» **Task to carry out**:
Give back all the data exactly, line by line.

» **Source data**:
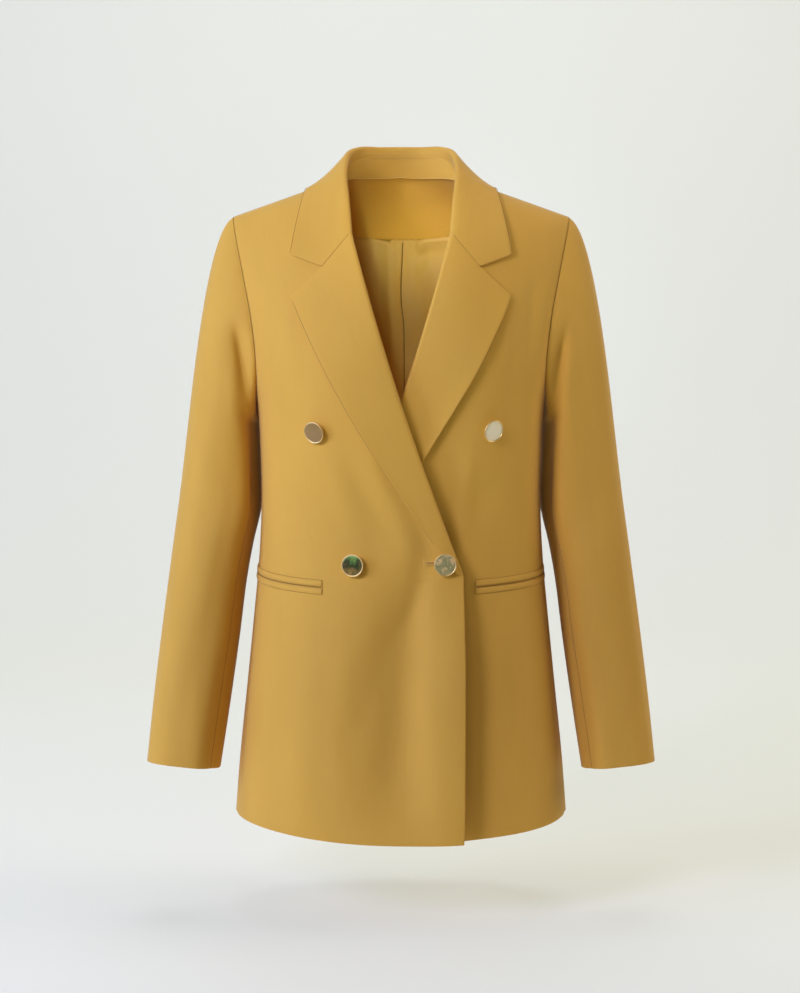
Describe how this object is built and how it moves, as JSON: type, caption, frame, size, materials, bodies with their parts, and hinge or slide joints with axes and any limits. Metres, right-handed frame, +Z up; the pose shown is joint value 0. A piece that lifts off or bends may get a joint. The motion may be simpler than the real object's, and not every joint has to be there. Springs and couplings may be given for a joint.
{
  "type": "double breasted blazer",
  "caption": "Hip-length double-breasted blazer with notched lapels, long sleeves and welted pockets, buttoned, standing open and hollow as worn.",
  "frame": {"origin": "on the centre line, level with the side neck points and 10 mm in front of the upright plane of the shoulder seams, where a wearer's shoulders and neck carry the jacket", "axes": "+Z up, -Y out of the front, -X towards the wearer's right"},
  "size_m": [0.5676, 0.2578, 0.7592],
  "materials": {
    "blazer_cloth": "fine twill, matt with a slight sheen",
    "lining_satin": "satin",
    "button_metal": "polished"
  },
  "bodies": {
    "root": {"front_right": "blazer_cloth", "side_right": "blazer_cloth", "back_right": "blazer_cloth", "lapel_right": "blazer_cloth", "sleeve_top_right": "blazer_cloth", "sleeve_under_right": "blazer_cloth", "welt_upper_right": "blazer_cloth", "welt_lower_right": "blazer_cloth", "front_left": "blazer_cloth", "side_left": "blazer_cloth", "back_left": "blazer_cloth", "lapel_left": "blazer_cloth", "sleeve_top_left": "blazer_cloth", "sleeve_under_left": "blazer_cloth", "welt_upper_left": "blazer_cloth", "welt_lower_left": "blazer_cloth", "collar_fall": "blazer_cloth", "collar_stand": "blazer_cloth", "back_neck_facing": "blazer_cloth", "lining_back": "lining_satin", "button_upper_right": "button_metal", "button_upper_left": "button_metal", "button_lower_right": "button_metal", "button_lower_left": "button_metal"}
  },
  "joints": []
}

» **Solution to the problem**:
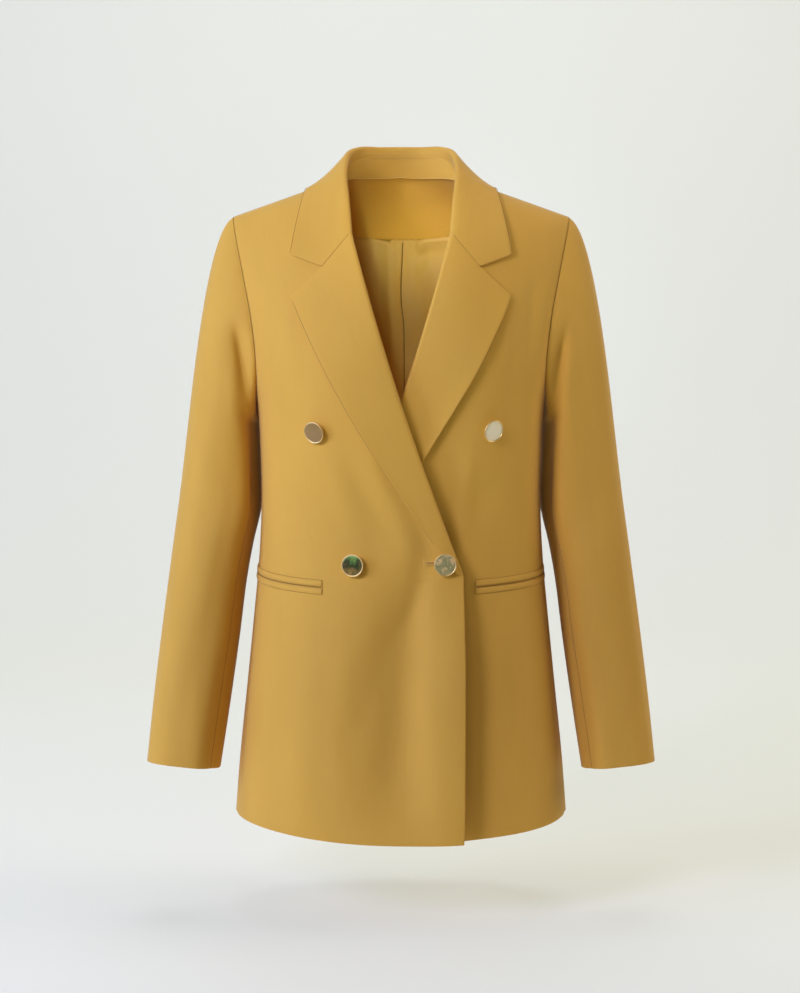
Describe how this object is built and how it moves, as JSON: type, caption, frame, size, materials, bodies with their parts, and hinge or slide joints with axes and any limits. Metres, right-handed frame, +Z up; the pose shown is joint value 0. A piece that lifts off or bends may get a joint. The motion may be simpler than the real object's, and not every joint has to be there. Springs and couplings may be given for a joint.
{
  "type": "double breasted blazer",
  "caption": "Hip-length double-breasted blazer with notched lapels, long sleeves and welted pockets, buttoned, standing open and hollow as worn.",
  "frame": {"origin": "on the centre line, level with the side neck points and 10 mm in front of the upright plane of the shoulder seams, where a wearer's shoulders and neck carry the jacket", "axes": "+Z up, -Y out of the front, -X towards the wearer's right"},
  "size_m": [0.5676, 0.2578, 0.7592],
  "materials": {
    "blazer_cloth": "fine twill, matt with a slight sheen",
    "lining_satin": "satin",
    "button_metal": "polished"
  },
  "bodies": {
    "root": {"front_right": "blazer_cloth", "side_right": "blazer_cloth", "back_right": "blazer_cloth", "lapel_right": "blazer_cloth", "sleeve_top_right": "blazer_cloth", "sleeve_under_right": "blazer_cloth", "welt_upper_right": "blazer_cloth", "welt_lower_right": "blazer_cloth", "front_left": "blazer_cloth", "side_left": "blazer_cloth", "back_left": "blazer_cloth", "lapel_left": "blazer_cloth", "sleeve_top_left": "blazer_cloth", "sleeve_under_left": "blazer_cloth", "welt_upper_left": "blazer_cloth", "welt_lower_left": "blazer_cloth", "collar_fall": "blazer_cloth", "collar_stand": "blazer_cloth", "back_neck_facing": "blazer_cloth", "lining_back": "lining_satin", "button_upper_right": "button_metal", "button_upper_left": "button_metal", "button_lower_right": "button_metal", "button_lower_left": "button_metal"}
  },
  "joints": []
}